In his time away from My Chemical Romance, Iero’s work in the cellabration, the Patience and the Future Violents has been experimental. The work of each of his groups have stood in their own silos, preserving their distinct style and atmosphere. In the Future Violents, Iero seems to have found an area where he’s comfortable to let that expression flow.

The four-track ‘Heaven Is A Place, This Is A Place’ continues where ‘Barriers’ left off, ripping into the grooving riff of ‘Violence’. It’s visceral, angst-ridden and is Iero at his most damaged. His signature crooning, stifled and almost haunting vocal style is splayed out for all to see as he screams Your violence feels like kisses to me, your silence makes it harder to breathe”.
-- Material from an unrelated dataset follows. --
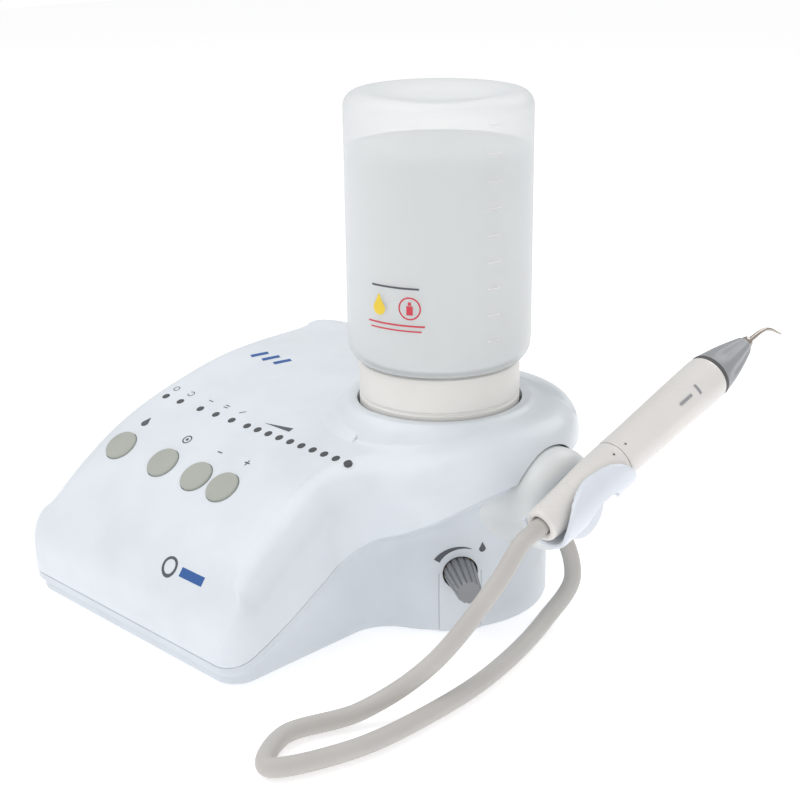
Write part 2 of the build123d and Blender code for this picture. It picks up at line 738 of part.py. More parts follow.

Delivering a one-two punch is lead single ‘Sewer Wolf’ which brings the rage boiling to the brim. It caps the opening part of this EP, and kicks off the release valve of anger which spews all over this overwhelming introduction. Side A’s aggression makes way for the demure subtlety of Side B.

Kayleigh Goldsworthy joins Iero for a delicate cover of R.E.M.’s iconic track ‘Losing My Religion’. Stripped back to just mandolin, acoustic guitar and soft percussion, it’s a beautiful rendition of a song that has featured so heavily in Iero’s life since his brush with death in 2016. It sets a light tone to the second part of the EP, juxtaposing the dark opening section.

Closing with ‘Record Ender’, an atmospheric anthemic-like track, it ends the rollercoaster journey ‘Heaven Is A Place, This Is A Place’ on an optimistic note. And it’s yet another demonstration of Iero’s work as a solo artist aging like a fine wine.